● Exercise instructions
Lift out, unaltered, the lines of the material below between the line holding "Model this object" and the line holding "gate_z = 89; // [88.8:0.1:89.2]", counting both.

START

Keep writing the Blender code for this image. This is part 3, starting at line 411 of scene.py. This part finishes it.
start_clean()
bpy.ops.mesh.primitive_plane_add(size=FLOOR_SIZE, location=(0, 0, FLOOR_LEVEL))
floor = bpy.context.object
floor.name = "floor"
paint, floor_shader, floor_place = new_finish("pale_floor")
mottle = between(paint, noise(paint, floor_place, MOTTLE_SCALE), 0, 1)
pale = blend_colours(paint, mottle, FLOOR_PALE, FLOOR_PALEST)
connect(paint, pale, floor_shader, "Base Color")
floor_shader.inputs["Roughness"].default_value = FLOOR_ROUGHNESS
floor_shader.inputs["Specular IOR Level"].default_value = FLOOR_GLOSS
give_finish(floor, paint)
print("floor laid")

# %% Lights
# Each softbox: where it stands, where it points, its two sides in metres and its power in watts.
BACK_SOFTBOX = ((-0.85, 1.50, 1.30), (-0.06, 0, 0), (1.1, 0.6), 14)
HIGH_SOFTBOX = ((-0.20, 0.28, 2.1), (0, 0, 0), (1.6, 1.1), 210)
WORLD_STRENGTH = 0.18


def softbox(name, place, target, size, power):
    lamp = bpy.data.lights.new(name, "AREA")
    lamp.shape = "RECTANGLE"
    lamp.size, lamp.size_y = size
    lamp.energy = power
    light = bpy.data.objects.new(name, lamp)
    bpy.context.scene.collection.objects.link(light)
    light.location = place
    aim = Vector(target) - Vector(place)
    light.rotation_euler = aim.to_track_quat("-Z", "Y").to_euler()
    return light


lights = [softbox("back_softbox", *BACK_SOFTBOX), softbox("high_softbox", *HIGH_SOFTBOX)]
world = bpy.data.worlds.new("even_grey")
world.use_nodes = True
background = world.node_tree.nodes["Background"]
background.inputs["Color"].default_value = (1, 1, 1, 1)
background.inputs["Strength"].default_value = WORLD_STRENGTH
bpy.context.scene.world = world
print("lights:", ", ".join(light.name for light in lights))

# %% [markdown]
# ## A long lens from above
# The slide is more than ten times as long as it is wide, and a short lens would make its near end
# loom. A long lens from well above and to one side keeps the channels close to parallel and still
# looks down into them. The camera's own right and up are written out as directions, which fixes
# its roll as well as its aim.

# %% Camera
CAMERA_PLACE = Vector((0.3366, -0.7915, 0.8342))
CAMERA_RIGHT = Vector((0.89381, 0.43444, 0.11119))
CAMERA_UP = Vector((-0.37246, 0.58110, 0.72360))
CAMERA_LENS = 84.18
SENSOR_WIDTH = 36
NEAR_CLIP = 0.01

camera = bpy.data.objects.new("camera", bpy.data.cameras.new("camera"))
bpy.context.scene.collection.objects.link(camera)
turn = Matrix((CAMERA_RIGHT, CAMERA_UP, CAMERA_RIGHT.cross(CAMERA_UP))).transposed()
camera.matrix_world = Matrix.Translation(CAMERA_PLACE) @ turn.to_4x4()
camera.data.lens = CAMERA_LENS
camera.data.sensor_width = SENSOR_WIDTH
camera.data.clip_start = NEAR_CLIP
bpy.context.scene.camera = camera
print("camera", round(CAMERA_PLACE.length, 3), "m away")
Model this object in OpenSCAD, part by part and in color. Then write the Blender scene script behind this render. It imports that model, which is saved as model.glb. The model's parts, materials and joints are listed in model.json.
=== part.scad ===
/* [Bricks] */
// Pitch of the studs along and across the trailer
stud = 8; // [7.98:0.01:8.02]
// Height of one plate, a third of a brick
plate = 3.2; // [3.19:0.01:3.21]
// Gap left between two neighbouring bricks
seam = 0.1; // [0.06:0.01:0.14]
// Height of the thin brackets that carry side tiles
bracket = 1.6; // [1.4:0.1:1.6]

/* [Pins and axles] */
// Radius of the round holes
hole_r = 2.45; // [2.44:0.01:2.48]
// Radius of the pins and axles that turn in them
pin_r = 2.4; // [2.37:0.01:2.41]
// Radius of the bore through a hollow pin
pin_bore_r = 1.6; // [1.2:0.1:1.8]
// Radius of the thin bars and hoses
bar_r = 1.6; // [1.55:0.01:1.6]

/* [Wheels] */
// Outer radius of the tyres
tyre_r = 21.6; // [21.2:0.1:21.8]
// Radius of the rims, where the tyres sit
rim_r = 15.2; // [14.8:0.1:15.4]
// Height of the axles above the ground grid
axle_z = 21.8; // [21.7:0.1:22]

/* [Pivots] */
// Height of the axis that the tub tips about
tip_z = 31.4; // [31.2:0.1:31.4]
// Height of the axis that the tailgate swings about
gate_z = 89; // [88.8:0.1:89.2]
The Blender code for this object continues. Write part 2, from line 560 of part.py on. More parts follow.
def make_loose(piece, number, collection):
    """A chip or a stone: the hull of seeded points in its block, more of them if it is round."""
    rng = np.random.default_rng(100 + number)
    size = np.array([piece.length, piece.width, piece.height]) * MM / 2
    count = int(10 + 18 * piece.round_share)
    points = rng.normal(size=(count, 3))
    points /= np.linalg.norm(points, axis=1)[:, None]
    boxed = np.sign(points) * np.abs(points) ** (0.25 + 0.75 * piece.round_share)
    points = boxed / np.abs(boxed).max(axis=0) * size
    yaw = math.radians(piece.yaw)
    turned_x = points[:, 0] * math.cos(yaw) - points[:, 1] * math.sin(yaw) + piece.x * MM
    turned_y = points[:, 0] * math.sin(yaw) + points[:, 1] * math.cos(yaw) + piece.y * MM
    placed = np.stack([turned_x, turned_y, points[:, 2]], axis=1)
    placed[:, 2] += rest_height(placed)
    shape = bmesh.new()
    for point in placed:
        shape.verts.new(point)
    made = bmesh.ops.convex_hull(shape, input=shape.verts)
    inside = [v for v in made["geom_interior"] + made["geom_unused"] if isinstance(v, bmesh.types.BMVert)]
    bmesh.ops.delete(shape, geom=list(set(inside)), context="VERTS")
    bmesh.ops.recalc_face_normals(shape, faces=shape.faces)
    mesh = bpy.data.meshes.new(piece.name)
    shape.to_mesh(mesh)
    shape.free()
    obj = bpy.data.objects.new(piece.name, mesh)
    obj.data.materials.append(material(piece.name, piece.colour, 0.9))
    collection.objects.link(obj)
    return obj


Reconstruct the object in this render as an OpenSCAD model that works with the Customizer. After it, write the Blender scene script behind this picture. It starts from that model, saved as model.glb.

END

● Solution to this problem
Model this object in OpenSCAD, part by part and in color. Then write the Blender scene script behind this render. It imports that model, which is saved as model.glb. The model's parts, materials and joints are listed in model.json.
=== part.scad ===
/* [Bricks] */
// Pitch of the studs along and across the trailer
stud = 8; // [7.98:0.01:8.02]
// Height of one plate, a third of a brick
plate = 3.2; // [3.19:0.01:3.21]
// Gap left between two neighbouring bricks
seam = 0.1; // [0.06:0.01:0.14]
// Height of the thin brackets that carry side tiles
bracket = 1.6; // [1.4:0.1:1.6]

/* [Pins and axles] */
// Radius of the round holes
hole_r = 2.45; // [2.44:0.01:2.48]
// Radius of the pins and axles that turn in them
pin_r = 2.4; // [2.37:0.01:2.41]
// Radius of the bore through a hollow pin
pin_bore_r = 1.6; // [1.2:0.1:1.8]
// Radius of the thin bars and hoses
bar_r = 1.6; // [1.55:0.01:1.6]

/* [Wheels] */
// Outer radius of the tyres
tyre_r = 21.6; // [21.2:0.1:21.8]
// Radius of the rims, where the tyres sit
rim_r = 15.2; // [14.8:0.1:15.4]
// Height of the axles above the ground grid
axle_z = 21.8; // [21.7:0.1:22]

/* [Pivots] */
// Height of the axis that the tub tips about
tip_z = 31.4; // [31.2:0.1:31.4]
// Height of the axis that the tailgate swings about
gate_z = 89; // [88.8:0.1:89.2]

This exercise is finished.